Monday 17 November 2014

Brave New World - Aldous Huxley



I’ve been meaning to read Brave New World for years, and I wish I’d done so sooner – this novel is intriguing, disturbing and surprisingly engaging as well. The reader is shown round a world in which technological progression has reached the point at which babies are replicated in bottles, growth stunted or assisted according to their destined caste, and then conditioned as children to believe as their caste should. Everybody is happy because they have no wish to be anything other than they are – and when they are unhappy, there is the intoxicating drug soma to distract them for a while.

Bernard Marx, however, is a misfit, trying to reject the ideals of instant gratification and mindless enjoyment and to think, and feel, for himself. When he brings a ‘savage’ back from a reservation outside their utopia, questions start to be asked and human passions begin to cause turmoil in the stagnant, content society.

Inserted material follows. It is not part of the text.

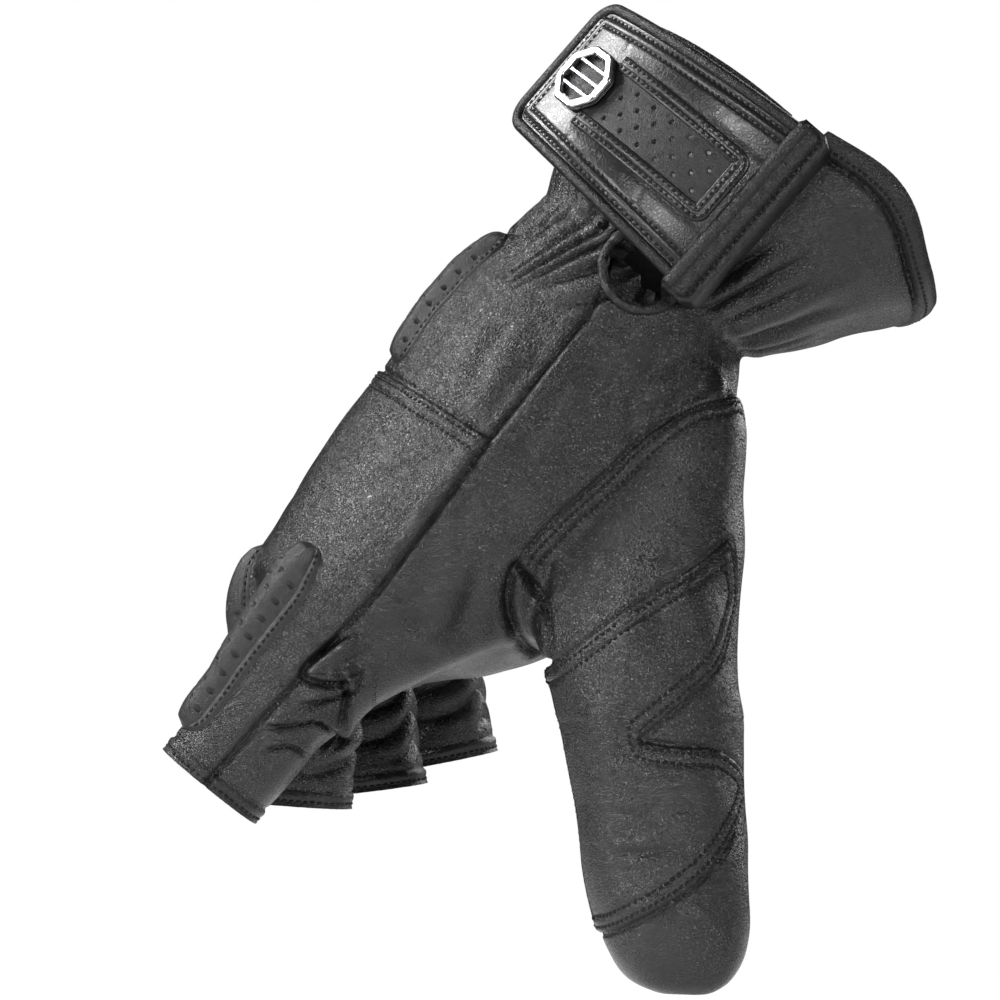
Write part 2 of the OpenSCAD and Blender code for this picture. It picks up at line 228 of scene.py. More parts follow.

The main characters are well-developed and interesting, as well as the overarching ideas, and the way Huxley’s society in this novel views the human past with revulsion forms a challenging reversal of viewpoint. Brave New World strikes a disturbingly relevant note in our own increasingly materialistic, instant-gratification-demanding world, and really makes you rethink your values.

Overall, very thought-provoking and well worth a read, if you haven’t already. Also, I have no idea what's meant to be on the cover of my edition. I think I can see a face, but maybe I'm just imagining it? Guesses welcome below!